WHAT IS BEING ASKED: Beneath this sentence is a set of records; write each of them out exactly.

Excerpt from a dataset:
§

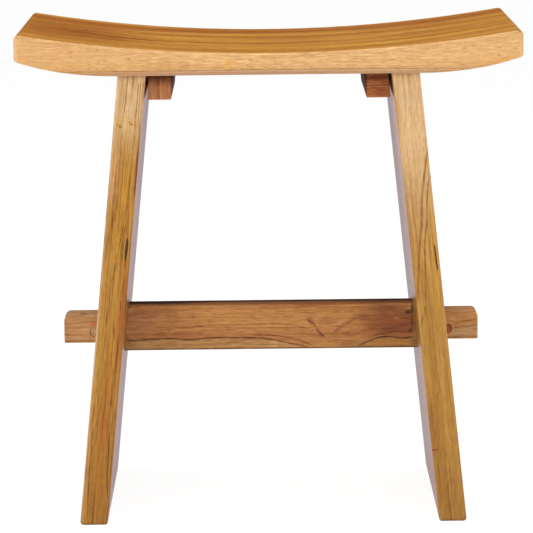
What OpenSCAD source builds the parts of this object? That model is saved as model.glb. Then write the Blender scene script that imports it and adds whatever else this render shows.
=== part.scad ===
// Saddle-topped shower bench in solid teak: a dished seat board on two leaning slab legs,
// tied together by one rail whose tenons pass through the legs and are locked by round pegs.
// Millimetres. X runs along the seat, Y from front to back and Z up from the floor.
// The origin is on the floor, under the middle of the seat.

/* [Seat] */
// Length of the seat board, end to end
seat_len = 457; // [420:1:560]
// Depth of the seat board, front to back
seat_depth = 300; // [285:1:380]
// Thickness of the board at the lowest point of the saddle
seat_thick = 19.5; // [18:0.5:30]
// How far the saddle dips below the tops of its two ends
seat_dip = 19; // [10:0.5:28]
// How far the underside climbs towards each end of the board
seat_end_rise = 14.5; // [8:0.5:16]
// How far the board reaches past the outside of each leg, at its underside
seat_overhang = 92.5; // [72:0.25:105]
// How far the flat of the underside runs on past the outside of each leg
seat_flat_margin = 2; // [1:0.5:12]
// Width of the bevel along the lower front and back edges
seat_bevel = 6; // [2:0.5:9]
// Radius of the eased edges along the front and back of the saddle
saddle_edge_r = 2; // [0.5:0.25:4]
// Radius of the round-over across the top of each end
seat_end_r = 4.5; // [2:0.5:7]
// Radius of the round-over across the bottom of each end
seat_tip_r = 3; // [1:0.5:4]
// Radius of the four upright corners of the board
seat_corner_r = 6; // [3:0.5:14]

/* [Legs] */
// Height of the legs, from the floor to the underside of the seat
leg_height = 411.5; // [340:0.5:460]
// Lean of each leg away from upright, in degrees
leg_lean = 5.65; // [4:0.05:8]
// Thickness of the leg boards
leg_thick = 25; // [23:0.5:32]
// Width of the leg boards, front to back
leg_depth = 275; // [240:1:282]
// Radius of the eased long edges of the legs
leg_edge_r = 2.5; // [1:0.25:5]
// Radius of the rounded edges of the feet
foot_edge_r = 3.5; // [1:0.25:6]

/* [Rail] */
// Height of the rail between the legs
rail_height = 42.5; // [36:0.5:60]
// Thickness of the rail and of its tenons, front to back
rail_thick = 31; // [22:0.5:40]
// Height of the underside of the rail above the floor
rail_bottom = 142; // [100:1:190]
// Height of the tenons
tenon_height = 27; // [24:0.5:30]
// How far each tenon stands out of the leg at its middle height
tenon_proud = 33.5; // [24:0.5:45]
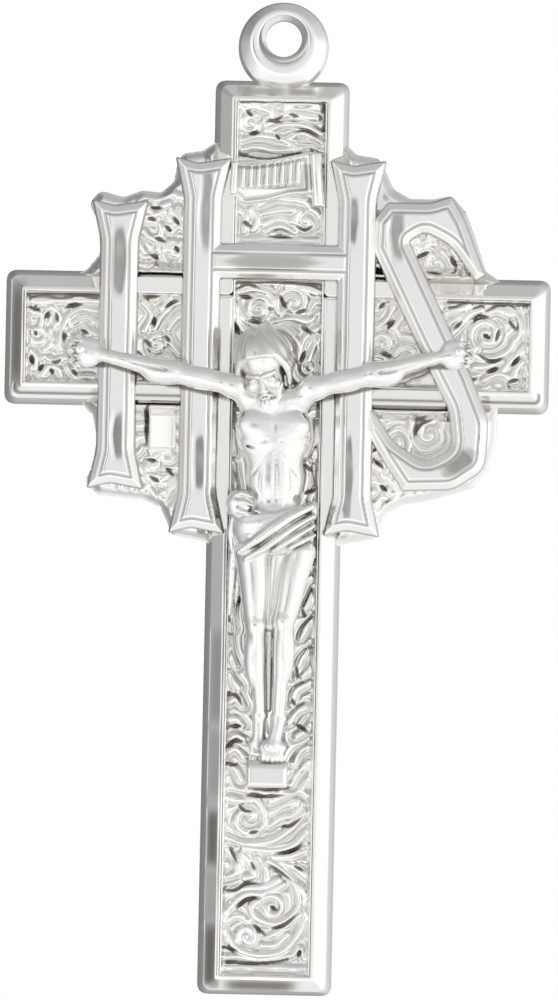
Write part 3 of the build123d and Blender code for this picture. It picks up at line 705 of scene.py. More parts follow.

§

ANSWER IN FULL:
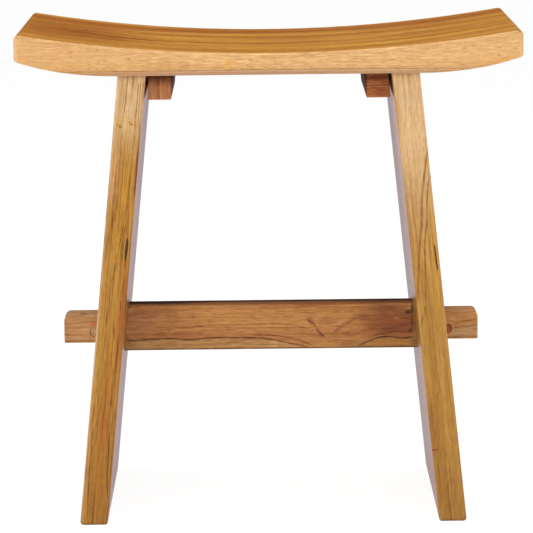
What OpenSCAD source builds the parts of this object? That model is saved as model.glb. Then write the Blender scene script that imports it and adds whatever else this render shows.
=== part.scad ===
// Saddle-topped shower bench in solid teak: a dished seat board on two leaning slab legs,
// tied together by one rail whose tenons pass through the legs and are locked by round pegs.
// Millimetres. X runs along the seat, Y from front to back and Z up from the floor.
// The origin is on the floor, under the middle of the seat.

/* [Seat] */
// Length of the seat board, end to end
seat_len = 457; // [420:1:560]
// Depth of the seat board, front to back
seat_depth = 300; // [285:1:380]
// Thickness of the board at the lowest point of the saddle
seat_thick = 19.5; // [18:0.5:30]
// How far the saddle dips below the tops of its two ends
seat_dip = 19; // [10:0.5:28]
// How far the underside climbs towards each end of the board
seat_end_rise = 14.5; // [8:0.5:16]
// How far the board reaches past the outside of each leg, at its underside
seat_overhang = 92.5; // [72:0.25:105]
// How far the flat of the underside runs on past the outside of each leg
seat_flat_margin = 2; // [1:0.5:12]
// Width of the bevel along the lower front and back edges
seat_bevel = 6; // [2:0.5:9]
// Radius of the eased edges along the front and back of the saddle
saddle_edge_r = 2; // [0.5:0.25:4]
// Radius of the round-over across the top of each end
seat_end_r = 4.5; // [2:0.5:7]
// Radius of the round-over across the bottom of each end
seat_tip_r = 3; // [1:0.5:4]
// Radius of the four upright corners of the board
seat_corner_r = 6; // [3:0.5:14]

/* [Legs] */
// Height of the legs, from the floor to the underside of the seat
leg_height = 411.5; // [340:0.5:460]
// Lean of each leg away from upright, in degrees
leg_lean = 5.65; // [4:0.05:8]
// Thickness of the leg boards
leg_thick = 25; // [23:0.5:32]
// Width of the leg boards, front to back
leg_depth = 275; // [240:1:282]
// Radius of the eased long edges of the legs
leg_edge_r = 2.5; // [1:0.25:5]
// Radius of the rounded edges of the feet
foot_edge_r = 3.5; // [1:0.25:6]

/* [Rail] */
// Height of the rail between the legs
rail_height = 42.5; // [36:0.5:60]
// Thickness of the rail and of its tenons, front to back
rail_thick = 31; // [22:0.5:40]
// Height of the underside of the rail above the floor
rail_bottom = 142; // [100:1:190]
// Height of the tenons
tenon_height = 27; // [24:0.5:30]
// How far each tenon stands out of the leg at its middle height
tenon_proud = 33.5; // [24:0.5:45]
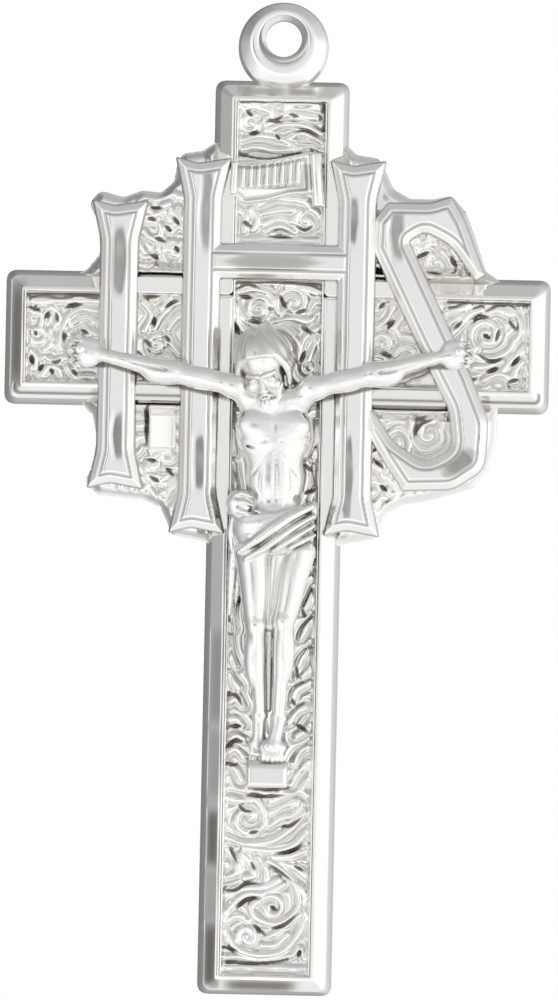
Write part 3 of the build123d and Blender code for this picture. It picks up at line 705 of scene.py. More parts follow.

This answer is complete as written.